As reações ao polémico acórdão do Tribunal da Relação do Porto, que decidiu manter a pena suspensa para os dois funcionários de uma discoteca que abusaram sexualmente de uma jovem de 26 anos, tomaram conta das redes sociais nos últimos dias. Foram várias as partilhas e os movimentos feministas que se pronunciaram sobre o tema: será a Justiça em Portugal preconceituosa e sexista? Diminui as vítimas de crimes? Até houve uma manifestação no Largo Amor de Perdição, na cidade do Porto, com o objetivo de lutar contra o sexismo na Justiça.
Os factos que ocorreram em Vila Nova de Gaia, porém, estão longe de ser únicos. Nos últimos anos houve várias decisões polémicas que deixaram os portugueses indignados. Ainda no que diz respeito a crimes sexuais, em 2011, o Tribunal da Relação do Porto absolveu um psiquiatra num caso de violação de uma paciente grávida de 34 semanas.
De acordo com a decisão da Relação, o desrespeito pela vontade da ofendida não foi qualificado como um ato de violência. Os juízes entenderam que a vítima poderia ter resistido, «a não ser que se admitisse que o mero ato de agarrar a cabeça provoca inevitável e automaticamente a abertura da boca».

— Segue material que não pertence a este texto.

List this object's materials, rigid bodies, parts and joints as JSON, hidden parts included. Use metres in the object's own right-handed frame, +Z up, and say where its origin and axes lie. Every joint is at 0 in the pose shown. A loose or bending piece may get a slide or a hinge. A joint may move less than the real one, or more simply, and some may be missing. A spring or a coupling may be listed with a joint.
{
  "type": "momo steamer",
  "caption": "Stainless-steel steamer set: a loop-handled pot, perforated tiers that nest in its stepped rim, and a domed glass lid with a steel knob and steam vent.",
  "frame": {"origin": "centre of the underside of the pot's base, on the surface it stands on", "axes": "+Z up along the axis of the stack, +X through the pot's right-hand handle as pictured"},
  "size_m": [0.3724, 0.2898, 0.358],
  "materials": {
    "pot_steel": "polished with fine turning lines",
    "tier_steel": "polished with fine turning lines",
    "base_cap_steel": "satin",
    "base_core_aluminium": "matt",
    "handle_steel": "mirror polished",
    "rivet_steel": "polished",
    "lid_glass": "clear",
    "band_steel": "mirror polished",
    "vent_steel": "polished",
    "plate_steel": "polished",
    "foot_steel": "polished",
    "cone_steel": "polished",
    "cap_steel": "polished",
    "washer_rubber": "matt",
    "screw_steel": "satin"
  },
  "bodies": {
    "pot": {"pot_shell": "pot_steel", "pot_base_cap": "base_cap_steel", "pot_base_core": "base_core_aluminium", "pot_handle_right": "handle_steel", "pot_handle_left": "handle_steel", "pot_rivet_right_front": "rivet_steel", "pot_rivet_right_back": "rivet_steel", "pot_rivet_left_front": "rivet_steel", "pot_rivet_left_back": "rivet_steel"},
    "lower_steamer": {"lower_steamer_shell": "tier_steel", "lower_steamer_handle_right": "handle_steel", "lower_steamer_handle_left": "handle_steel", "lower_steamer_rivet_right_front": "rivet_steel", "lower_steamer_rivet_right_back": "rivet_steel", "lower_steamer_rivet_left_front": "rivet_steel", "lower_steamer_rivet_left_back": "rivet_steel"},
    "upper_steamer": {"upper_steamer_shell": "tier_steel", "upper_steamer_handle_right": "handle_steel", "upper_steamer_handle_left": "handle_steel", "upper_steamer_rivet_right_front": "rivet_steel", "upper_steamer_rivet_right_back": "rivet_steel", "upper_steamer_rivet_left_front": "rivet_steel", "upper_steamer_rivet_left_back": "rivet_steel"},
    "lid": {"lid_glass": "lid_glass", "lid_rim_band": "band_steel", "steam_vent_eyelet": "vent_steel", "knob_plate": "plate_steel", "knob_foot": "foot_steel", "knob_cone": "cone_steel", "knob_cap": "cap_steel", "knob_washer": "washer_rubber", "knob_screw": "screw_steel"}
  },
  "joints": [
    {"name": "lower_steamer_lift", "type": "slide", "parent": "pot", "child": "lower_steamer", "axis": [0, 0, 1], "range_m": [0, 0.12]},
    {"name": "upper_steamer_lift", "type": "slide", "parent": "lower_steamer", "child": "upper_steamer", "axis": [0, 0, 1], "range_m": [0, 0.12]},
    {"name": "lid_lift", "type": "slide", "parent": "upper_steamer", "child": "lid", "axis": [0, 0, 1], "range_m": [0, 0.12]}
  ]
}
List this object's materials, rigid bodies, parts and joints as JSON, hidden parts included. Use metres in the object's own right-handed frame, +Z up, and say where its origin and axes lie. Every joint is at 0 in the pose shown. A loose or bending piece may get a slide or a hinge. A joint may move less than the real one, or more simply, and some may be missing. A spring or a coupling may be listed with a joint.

Em 1989, o Supremo Tribunal considerou que duas turistas sequestradas à saída de Almancil (concelho de Loulé) e que viriam a ser violadas por dois homens tinham sido culpadas, em parte, pelo sucedido, por terem sido ingénuas e provocadoras. «Se é certo que se tratam de dois crimes repugnantes, as duas ofendidas muito contribuíram para a sua realização», refere o acórdão.
Já em julho do ano passado, foi o Tribunal Europeu dos Direitos do Homem (TEDH) que condenou uma decisão da Justiça portuguesa. Desta vez foi um processo de negligência médica que ocorreu em 2015. Nesse ano, o Supremo Tribunal Administrativo decidiu reduzir o valor de indemnização a uma mulher que tinha ficado com lesões irreversíveis, após uma cirurgia na Maternidade Alfredo da Costa.
No acórdão que baixou a indemnização a pagar à vítima, os juízes consideraram que o problema de saúde da autora do processo já era de longa data e que a operação apenas agravou as queixas que não eram consideradas como novas. Mas foi a observação que se segue a gerar a revolta dos portugueses: «Importa não esquecer que a autora (da ação) na data da operação já tinha 50 anos e dois filhos, isto é, uma idade em que a sexualidade não tem a importância que assume em idades mais jovens».
Para o TEDH, a infração foi clara: a Justiça portuguesa violou os artigos 14.º e 8.º da Convenção Europeia dos Direitos do Homem, a proibição de discriminação e o direito ao respeito pela vida privada e familiar. «A decisão baseou-se sobretudo na ideia de senso comum de que a sexualidade não é tão importante para uma mulher de 50 anos e mãe de dois filhos como é para alguém mais novo», contestou o Tribunal Europeu dos Diretos do Homem.
O TEDH condenou ainda Portugal a pagar 5710 euros à ofendida por danos não pecuniários e despesas. A crítica, porém, ficou patente, uma vez que Estrasburgo foi mais longe na análise, ao constatar que, em 2008 e 2014, em dois casos de negligência médica movidos por homens, a Justiça nacional não tinha sido tão condescendente. «Nestes casos, o Supremo considerou que o facto de os homens não poderem voltar a ter relações sexuais normais afetara a sua autoestima e resultou num ‘choque mental tremendo’, independentemente da sua idade ou se tinham filhos ou não».
Também em 2017, o juiz desembargador Neto de Moura absolveu um arguido num caso de violência doméstica. Em outro acórdão, o juiz criticou a vítima por ter cometido adultério: «Uma mulher que comete adultério é uma pessoa falsa, hipócrita, desonesta, desleal, fútil, imoral. Enfim, carece de probidade moral». E mesmo após ter sido provado o caso de violência, o juiz relatou que «não surpreende que [a ofendida] recorra ao embuste, à farsa, à mentira para esconder a sua deslealdade e isso pode passar pela imputação ao marido ou ao companheiro de maus tratos».
Mas se as observações sobre o adultério foram criticadas de forma unânime, as opiniões parecem dividir-se na discussão de fundo. A ministra da Justiça, Francisca Van Dunem, foi perentória: «Não é um caso que faz o sistema». Mediante os casos, a procuradora de carreira salientou que não é possível extrapolar «o estado de consciência da magistratura relativamente a questões de igualdade».